Upon receipt of an Order of Reference, the Chief ALJ shall appoint an ALJ to hear the case. The ALJ shall promptly notify all interested parties of the docketing of the matter and shall set the time and place of the hearing. The date of the hearing shall be not more than 60 days from the date on which the Order of Reference was filed.

§501.39   Service upon attorneys for the Department of Labor—number of copies.

Two copies of all pleadings and other documents required for any administrative proceeding provided herein shall be served on the attorneys for the DOL. One copy shall be served on the Associate Solicitor, Division of Fair Labor Standards, Office of the Solicitor, U.S. Department of Labor, 200 Constitution Avenue, NW., Washington, DC 20210, and one copy on the Attorney representing the Department in the proceeding.

Procedures Before Administrative Law Judge

§501.40   Consent findings and order.

(a) General. At any time after the commencement of a proceeding under this part, but prior to the reception of evidence in any such proceeding, a party may move to defer the receipt of any evidence for a reasonable time to permit negotiation of an agreement containing consent findings and an order disposing of the whole or any part of the proceeding. The allowance of such deferment and the duration thereof shall be at the discretion of the ALJ, after consideration of the nature of the proceeding, the requirements of the public interest, the representations of the parties, and the probability of an agreement being reached which will result in a just disposition of the issues involved.
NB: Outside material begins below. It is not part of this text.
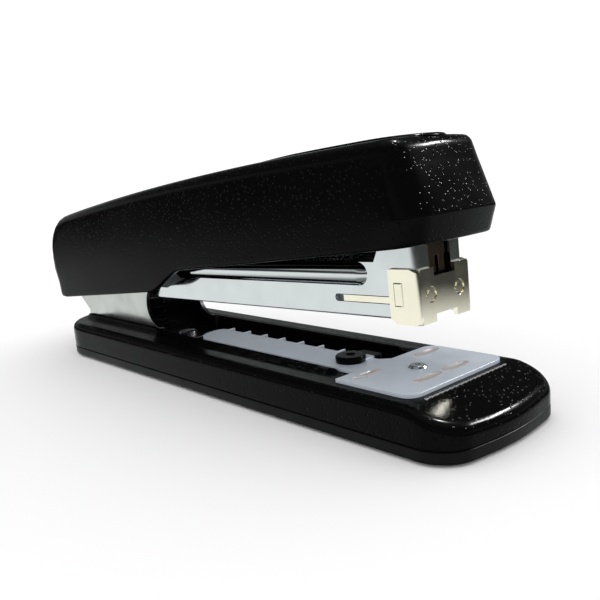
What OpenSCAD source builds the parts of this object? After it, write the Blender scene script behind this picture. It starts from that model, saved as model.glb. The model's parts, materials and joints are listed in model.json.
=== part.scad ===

(b) Content. Any agreement containing consent findings and an order disposing of a proceeding or any part thereof shall also provide:

(1) That the order shall have the same force and effect as an order made after full hearing;

(2) That the entire record on which any order may be based shall consist solely of the notice of administrative determination (or amended notice, if one is filed), and the agreement;

(3) A waiver of any further procedural steps before the ALJ; and

(4) A waiver of any right to challenge or contest the validity of the findings and order entered into in accordance with the agreement.

(c) Submission. On or before the expiration of the time granted for negotiations, the parties or their authorized representatives or their counsel may:

(1) Submit the proposed agreement for consideration by the ALJ; or

(2) Inform the ALJ that agreement cannot be reached.

(d) Disposition. In the event an agreement containing consent findings and an order is submitted within the time allowed therefor, the ALJ, within 30 days thereafter, shall, if satisfied with its form and substance, accept such agreement by issuing a decision based upon the agreed findings.

Post-Hearing Procedures

§501.41   Decision and order of Administrative Law Judge.

(a) The ALJ shall prepare, within 60 days after completion of the hearing and closing of the record, a decision on the issues referred by the WHD Administrator.

(b) The decision of the ALJ shall include a statement of the findings and conclusions, with reasons and basis therefor, upon each material issue presented on the record. The decision shall also include an appropriate order which may affirm, deny, reverse, or modify, in whole or in part, the determination of the WHD Administrator. The reason or reasons for such order shall be stated in the decision.

(c) The decision shall be served on all parties and the ARB.

(d) The decision concerning civil money penalties, debarment, monetary relief, and/or enforcement of other contractual obligations under 8 U.S.C. 1188, 20 CFR part 655, subpart B, and/or this part, when served by the ALJ shall constitute the final agency order unless the ARB, as provided for in §501.42, determines to review the decision.

Review of Administrative Law Judge's Decision

§501.42   Procedures for initiating and undertaking review.

(a) A respondent, the WHD, or any other party wishing review, including judicial review, of the decision of an ALJ shall, within 30 days of the decision of the ALJ, petition the ARB to review the decision. Copies of the petition shall be served on all parties and on the ALJ. If the ARB does not issue a notice accepting a petition for review of the decision within 30 days after receipt of a timely filing of the petition, or within 30 days of the date of the decision if no petition has been received, the decision of the ALJ shall be deemed the final agency action.

(b) Whenever the ARB, either on the ARB's own motion or by acceptance of a party's petition, determines to review the decision of an ALJ, a notice of the same shall be served upon the ALJ and upon all parties to the proceeding.

§501.43   Responsibility of the Office of Administrative Law Judges (OALJ).

Upon receipt of the ARB's Notice pursuant to §501.42, the OALJ shall promptly forward a copy of the complete hearing record to the ARB.

§501.44   Additional information, if required.

Where the ARB has determined to review such decision and order, the ARB shall notify the parties of:

(a) The issue or issues raised;

(b) The form in which submissions shall be made (i.e., briefs, oral argument, etc.); and

(c) The time within which such presentation shall be submitted.

§501.45   Final decision of the Administrative Review Board.

The ARB's final decision shall be issued within 90 days from the notice granting the petition and served upon all parties and the ALJ.

Record

§501.46   Retention of official record.

The official record of every completed administrative hearing provided by the regulations in this part shall be maintained and filed under the custody and control of the Chief ALJ, or, where the case has been the subject of administrative review, the ARB.

§501.47   Certification.

Upon receipt of a complaint seeking review of a decision issued pursuant to this part filed in a U.S. District Court, after the administrative remedies have been exhausted, the Chief ALJ or, where the case has been the subject of administrative review, the ARB shall promptly index, certify and file with the appropriate U.S. District Court, a full, true, and correct copy of the entire record, including the transcript of proceedings.